If the ingredients on the margherita and white tasted neapolitan, the crust that supported them tasted like it was from New York.  It was golden- brown, salty, pliable. Yet it was tough enough, I imagine, to be thrown like a frisbee. When we were finished, I slide my leftover slice into my message bag like I would a paperback novel.
But the crust's strength was also its weakness. It felt too dense, too heavy. I stopped after two slices, under protest from my stomach.

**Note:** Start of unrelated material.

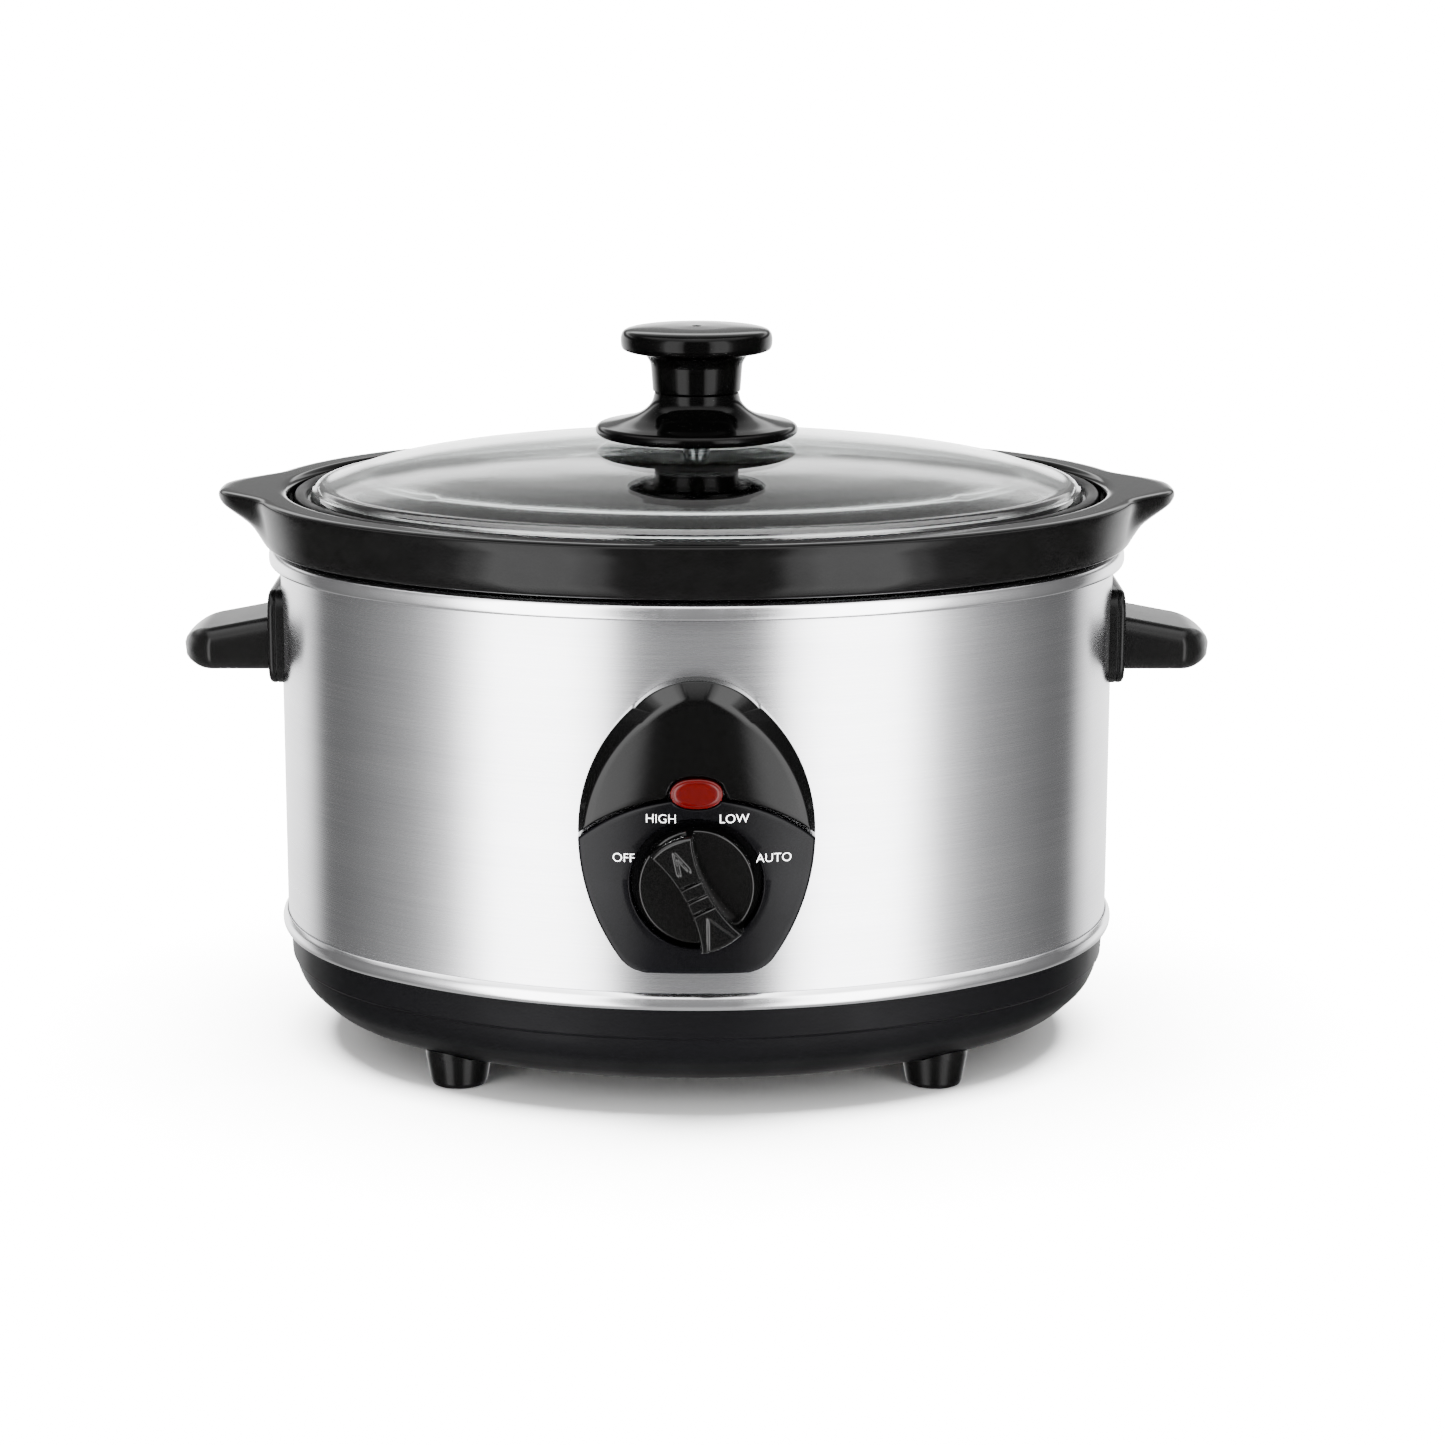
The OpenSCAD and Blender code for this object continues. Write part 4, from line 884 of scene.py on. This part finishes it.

Go to Lombardi's. Order the Margherita. Watch them cook your pie in a 1000 degree coal-burning
oven. Enjoy the fresh mozzarella, rich tomato sauce, friendly environment, and smile when you
can do it all for under twenty bucks.



Sunday, June 14, 2009

The Salted Espresso is back

Hello all,
After a five month hiatus, the Salted Espresso is back. I returned from my Neapolitan pizza excursion in January, spent a few months pizza consulting for a pizzeria in tucson (supposedly, there actually is a market for pizza consultants), and now have moved to New York City, the world's second biggest pizza capital. 
I'm very excited to be here and try all the pizza New York has to offer. If neapolitan pizza boasts tradition, new york pies boast innovation. I already heard about a cajun black chicken pizza and, believe it or not, a watermelon pizza. I can't wait to try them all.
     If the New Yorkers out there have any suggestions on pizzerias to review (and I know you must have suggestions), please leave me a comment. I will happily try any slice of pie.

Places I'm planning on visiting/reviewing:
De Fara's 
Grimaldi's under the Brooklyn bridge
Una Pizza Neapolitana
Lombardi's

Please note that I am not looking solely for neapolitan style pizza. That would be a waste. I want those New York slices!